Scott Hoezee is Director of the Center for Excellence in Preaching at Calvin Theological Seminary.

11 Comments

  • Keith De Witt says:

    I do have a hard time believing that God looked down on us and said “well done good and faithful servant” concerning proposal 3.
    Keith De Witt

    • CH says:

      On the contrary, you can’t follow God’s instructions for detecting and aborting illegitimate fetuses (Numbers 5:16-22) if all abortions are illegal.

  • Joyce Looman Kiel says:

    Wow! A lot to chew on. I wonder, “Does God Get What God Wants?”

  • Don Tamminga says:

    I like to say God is not a control freak, or He never would have created human’s with such freedom. T

  • Rodney Haveman says:

    I could think all day about this blog.
    1. I wonder if we ever stop to say, “God is in control and I better get used to my candidate losing. I better get used to God choosing one I would not.” If I believed in this sort of sovereignty, I’d need to do a lot of wrestling with the election of our former President. What would it mean for the world if God chose him?
    2. Your Gandalf quote is wonderful, but I’m not sure you chose the best one in that conversation, “My heart tells me that he has some part to play yet, for good or ill, before the end; and when that comes, the pity of Bilbo may rule the fate of many- yours not least.” It might stay our judgment of things we lament.
    3. As regards the kind of sovereignty of God we believe in, I always loved Jurgen Moltmann’s vision of the first act of creation by God. Since the only thing that is is God, God must restrict God’s self to make room for creation, a sort of making room for the cosmos within God. It’s not perfect, but a lovely vision of the beginning of the relationship that God will choose with creation (not unlike the one Plantinga envisions).
    4. Last I agree that God does not author evil, but there is a lot of scripture we must wrestle with to get to that point. Of course the cursing of David is one place to start. God abandoning Saul would be another. It gets harder in 1 Kings 22 (a sort of Evil 401) as God sends a lying Spirit to deceive Ahab, a sort of “ends justify the means” action that we would not accept from our children, or Isaiah 6 is more famously troublesome. I could go on. You’ve given me too much to think about this morning, and I’ve got work to do … ugh.

  • RLG says:

    Sounds like a lot of befuddlement, when the common sense perspective is to say that all this speculation about God and his involvement in good and evil makes no sense to the reasonable mind. There are holes everywhere, just as there are in every manmade religion, including Christianity. The divine inspiration of Scripture, as claimed by every religion (including Christianity) leaves the adherents of every religion grasping at straws. That’s what I hear in this article and its comments. Not too convincing.

  • Mark S. Hiskes says:

    Thank you for this thoughtful post. I don’t see befuddlement at all, just a very reasonable explanation for a troubling question of faith–the answer of which offered by Scott Hoezee, not only squares with Plantinga, but also with Dostoevsky–i.e., “The Grand Inquisitor”–and, of course, the apostle John, who says, “God is love. Whoever lives in love lives in God, and God in him.” If they’re all befuddled, I’m glad to be in their company.

    • RLG says:

      Very good, Mark. You have found four who might agree with Scott and you on this topic. How many do you think we could find who disagree or come to a variety of different conclusions in regard to God’s involvement with good and evil. Perhaps thousands? But that’s good that you and Scott have God figured out on this topic. I agree with Henry’s following comment. Let God be God and don’t pretend to have him figured out. Your answer still sounds befuddling to a reasonable mind. Thanks for you effort.

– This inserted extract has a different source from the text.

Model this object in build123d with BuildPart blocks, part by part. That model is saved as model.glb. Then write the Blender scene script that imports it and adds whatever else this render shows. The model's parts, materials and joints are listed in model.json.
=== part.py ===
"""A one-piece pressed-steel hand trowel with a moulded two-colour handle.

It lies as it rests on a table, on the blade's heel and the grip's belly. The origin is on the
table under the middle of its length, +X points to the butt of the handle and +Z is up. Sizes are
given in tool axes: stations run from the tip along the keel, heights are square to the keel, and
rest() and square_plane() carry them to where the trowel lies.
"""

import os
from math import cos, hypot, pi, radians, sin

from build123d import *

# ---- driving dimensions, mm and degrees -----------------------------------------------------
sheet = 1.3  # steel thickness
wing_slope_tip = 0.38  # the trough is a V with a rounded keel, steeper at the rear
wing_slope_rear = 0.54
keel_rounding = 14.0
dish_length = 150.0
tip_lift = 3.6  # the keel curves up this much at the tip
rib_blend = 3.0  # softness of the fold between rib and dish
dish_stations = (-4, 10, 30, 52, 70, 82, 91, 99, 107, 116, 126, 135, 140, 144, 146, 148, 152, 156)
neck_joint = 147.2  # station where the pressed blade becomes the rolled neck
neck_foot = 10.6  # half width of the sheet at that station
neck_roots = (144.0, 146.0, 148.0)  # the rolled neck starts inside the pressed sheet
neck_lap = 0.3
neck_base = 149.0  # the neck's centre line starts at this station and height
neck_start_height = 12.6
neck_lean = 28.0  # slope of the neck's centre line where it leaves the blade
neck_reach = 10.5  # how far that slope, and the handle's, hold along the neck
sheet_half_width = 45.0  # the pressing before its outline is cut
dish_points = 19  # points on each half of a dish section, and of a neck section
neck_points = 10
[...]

      • Sheryl L Mulder says:

        Neither Mark or Scott are saying they have God figured out. Your snarkiness is not appreciated. And use your full name if you are going to make nasty comments instead of hiding in the shadows.

  • Henry Hess says:

    It comforts me to know that God is God, and I am not.

  • Jack Ridl says:

    Huh? I only have a few years left. I gotta walk the dog. You’re too smart for this guy who has watched this particular god watch.